In cities where coalition politics already dominate, a few percentage points can decide who becomes mayor.

Will voters back the SACP?

Political analysts remain divided.

Some argue the SACP still carries historical credibility among trade unionists, activists and older voters who remember its anti-apartheid role. Others say younger voters are more likely to support newer left-leaning alternatives such as the Economic Freedom Fighters.

Critics also say the SACP may struggle to separate itself from the ANC after years of governing alongside it.

That public reaction has already surfaced online, where many South Africans questioned whether the move represents genuine renewal or simply another factional battle inside the broader alliance.

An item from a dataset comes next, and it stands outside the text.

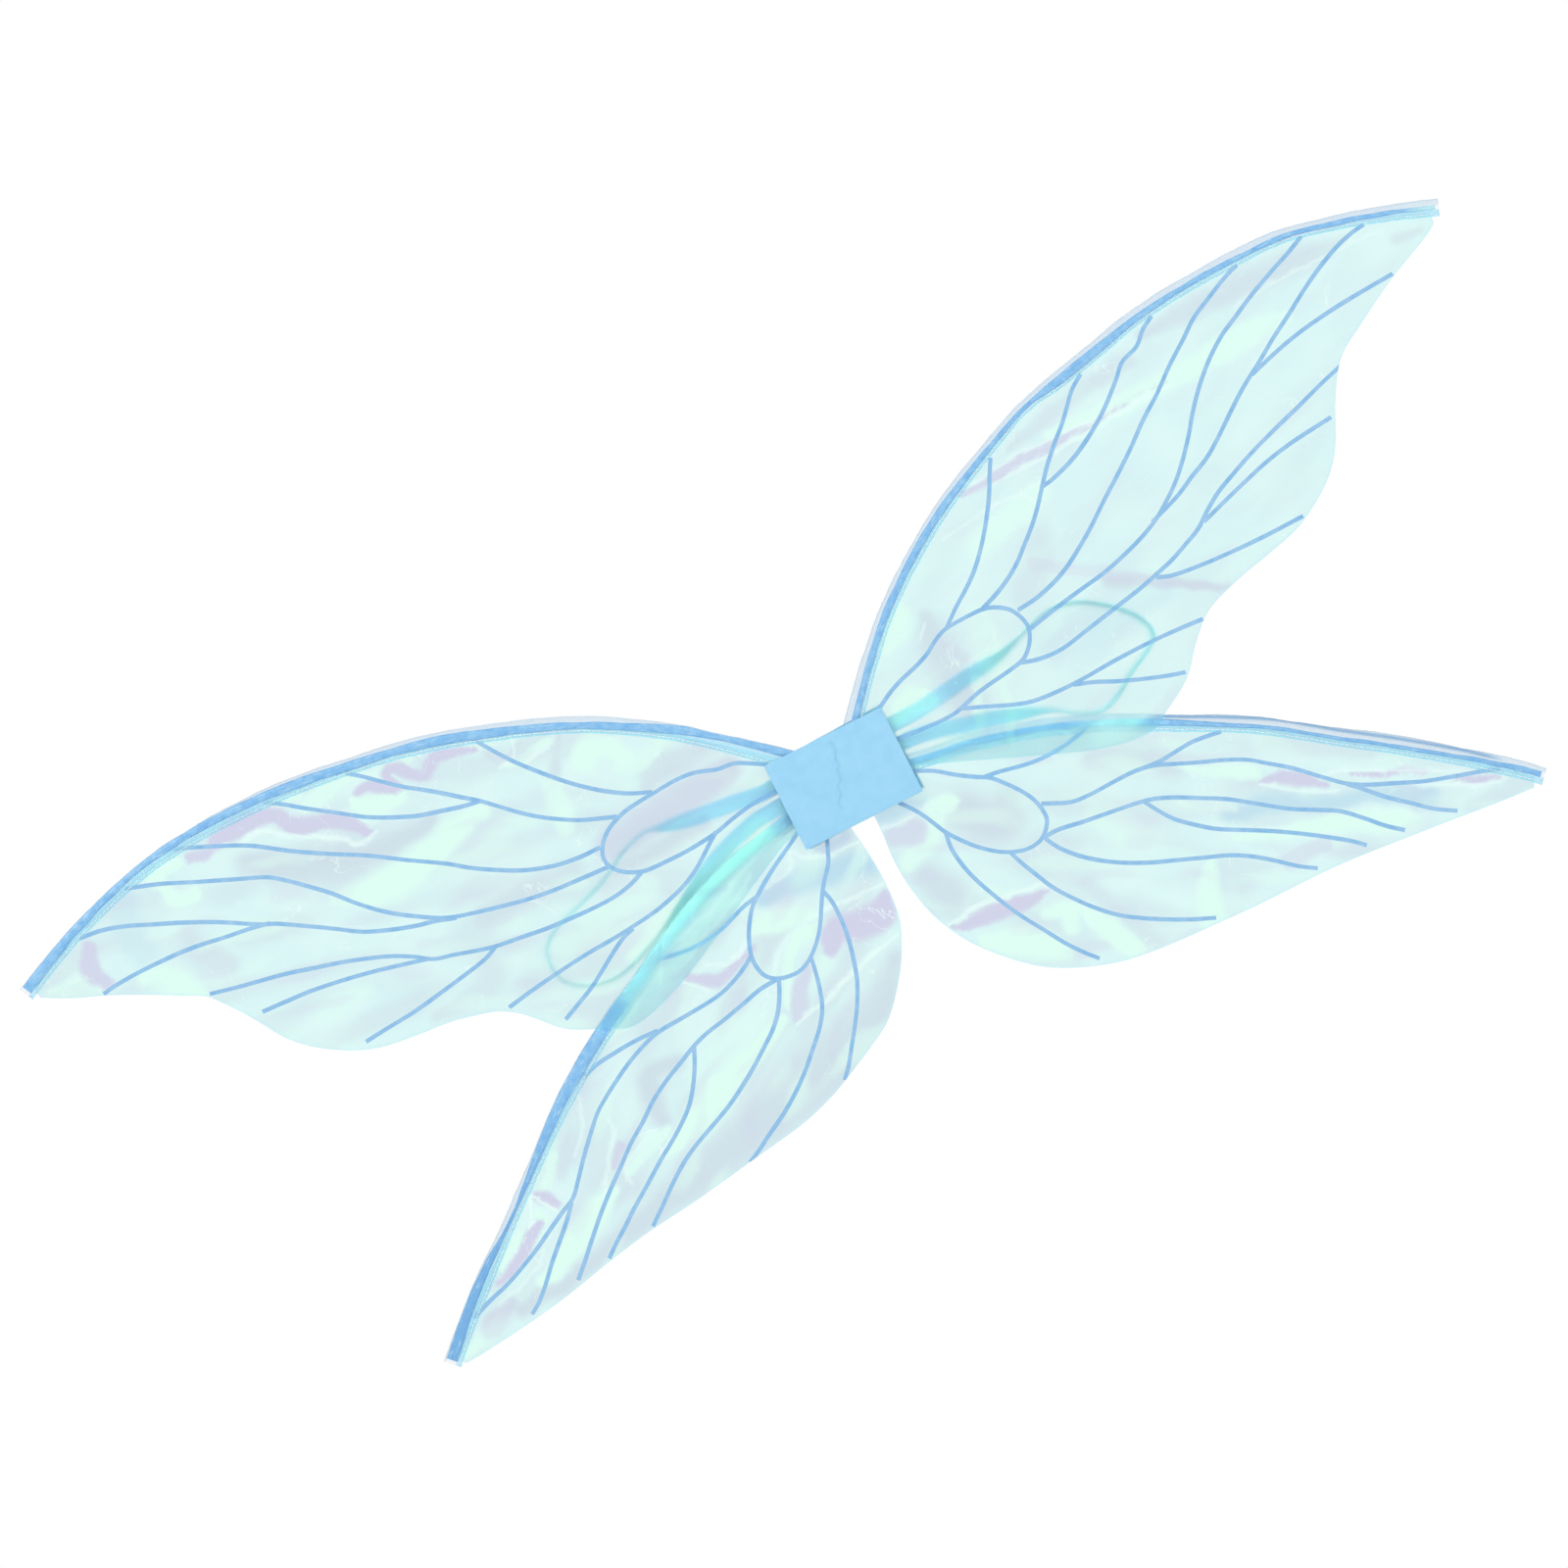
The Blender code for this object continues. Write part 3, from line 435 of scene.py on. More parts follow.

A relationship under pressure

The ANC insists the alliance itself remains intact, even if the election partnership has ended. But politically, the split sends a different signal.

When allies begin contesting the same voters, the relationship changes.

Many South Africans have watched internal tensions grow over issues such as corruption, unemployment, service delivery failures and ideological direction. The local elections may now become a test of whether the liberation alliance still has practical meaning or only historical symbolism.

What happens next

The biggest question is whether the SACP can convert identity into votes.

If it performs strongly, it may force the ANC to rethink how it manages allies. If it performs poorly, the split may prove symbolic rather than transformational.

Either way, these local elections now carry more weight than ordinary municipal contests. They are becoming a referendum on loyalty, relevance and the future of South Africa’s old political order.

For voters, the choice is no longer inside the alliance room. It will be made at the ballot box.